Here are notes that sketch out enough (hopefully) background to guide a solution.
a sensorgnome (SG) writes pulse detection data to a sequence of files
an SG begins a new file every hour, or every megabyte of uncompressed data, whichever comes first; compressed and uncompressed files are written in tandem, with the uncompressed file deleted upon switching to a new file
filenames include the SG serial number, timestamp, and boot session count (the latter is supposed to increase by one each time the SG reboots, but this isn't always the case)
when users download files from an SG, they might get a partial copy of the last file (i.e. the file transfer process is not sync'd with file writing)
generally, batches of files from an SG reach the motus server in inreasing temporal order, but not always (sometimes, files are located later, as some SGs have more than one onboard storage location, which users are not always aware of; or apparently corrupt SD cards are later scanned for data)
pulses from data files must be run against a full database of active tags and their pulse patterns in order to assemble them into tag detections; a pulse is deemed to belong to at most one tag
the tag database exists only on the motus server
the interpretation of an individual pulse depends on context:
the tag finder (find_tags_motus
) uses a "greedy" approach to
extract tag detections from pulse data in a single pass. ("greedy" means
that the first confirmed tag detection sequence that is compatible
with a pulse gets to claim it).
it's not feasible to re-run the tag finder on the entire pulse dataset for an SG every time we receive new data from it; this is especially true for networked receivers, from which we sync data hourly: the cumulative time spent processing data from each receiver would grow quadratically over time if we reprocessed from the beginning with each new batch of files.
instead, we split the sequence of files from an SG into time periods, and when new data arrive from an SG, we only re-run those time periods for which there are new files.
the time periods we chose are "boot sessions" (i.e. the maximal period of time during which a receiver ran without a reboot).
Here are the different ways the tag finder can be called to process some files:
old files: all files from a boot session are re-run in temporal sequence.
new files in a new boot session: when new files arrive, they are grouped by boot session, and files in each are processed in a single run of the tag finder (i.e. one run per boot session)

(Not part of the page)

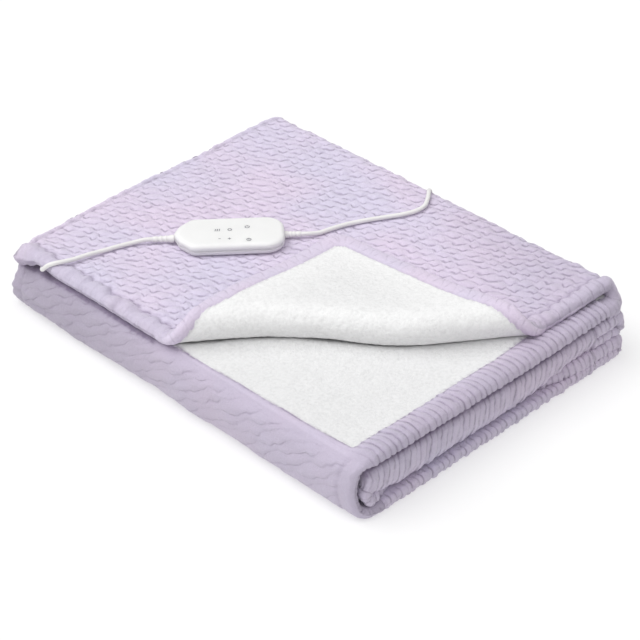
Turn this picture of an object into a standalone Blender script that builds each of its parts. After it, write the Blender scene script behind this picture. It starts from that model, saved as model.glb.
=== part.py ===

new files in an existing boot session: as an optimization, the tag finder always saves its internal state at the end of a run, so that new files for an existing boot session can be processed incrementally. This is how we avoid quadratic growth in processing time.
So a single run of the tag finder handles files from a single boot session (and not necessarily all of those files). This single run produces output called a batch, which consists of individual tag detections (hits) grouped into runs (which are on the same antenna).
The decision to use boot sessions to organized data was made when almost all SG data were coming from beaglebone-black (BBBK) sensorgnomes, which have internal flash memory where we can store the boot count. This works, but:
beaglebone-white (BBW) sensorgnomes (the original model, of which there are still maybe a dozen gathering data) and raspberry-pi sensorgnomes (most new SGs in the past couple of years) do not have this internal persistent storage, and as users run through different SD cards in the same unit, boot counts get reset or mixed up between receivers
there was a bug in incrementing the boot count (I know; pathetic; how do you fail to
implement ++x
?) in at least one version of SG software, even on BBBK SGs.
some users appear to have customized their SG's software in ways that mess with the boot count
So overall, the fact that N > M
does not necessarily mean that a file (labelled as being) from
boot session 'N' was really written later than a file from boot session 'M'
the first few files recorded by an SG after it boots often have incorrect timestamps: the SG boots thinking it is the year 2000, but real SG timestamps only begin in 2010 or later. Eventually, the GPS sets the system clock, and a correct timestamp is written, so the tagfinder uses this to back-correct those pre-2010 timestamps.
so if the system boots at different times but with the same boot number, there will be multiple files labelled with pre-GPS timestamps and the same boot numbers. One of these files eventually has a valid timestamp, and the tag finder will use that to back-correct the preceding timestamps.
The Catch
calculate monotonic boot numbers for each receiver; there is some code in the motusServer R package that does this, but hasn't been integrated into normal file processing
re-organize file processing around some other marker. e.g. every two-week period
These aren't necessarily mutually exclusive.
Thanks for laying this out clearly. Do you have any further thoughts on moving forward? Should I assign this issue to somebody?
Sorry, way behind on stuff. If someone else wants to take it on, great. It is a substantial chunk of work, so best to coordinate efforts on it to avoid duplication.
I should be diving into this soon. Just dealing with a few other items first.
reified from MotusDev/Motus-TO-DO#434 Somewhat like #320 and #407.
In this case, there are detections in files from the original boot session 3, but because this is a beaglebone white SG that was redeployed with a fresh SD card, and which had a bug whereby boot numbers did not increase, there are several distinct boot sessions 3. And unfortunately, there are files from later boot session 3 which have earlier pre-GPS timestamps than some such files from an earlier boot session 3.
These later files are read early and bump the tag finder's clock forward before any of the post-GPS timestamped files from the truly earlier boot session 3 can be processed. When the latter are seen, their records are ignored because they contain time reversals.
This whole situation needs a rethink, as further elaborated in the issues linked above.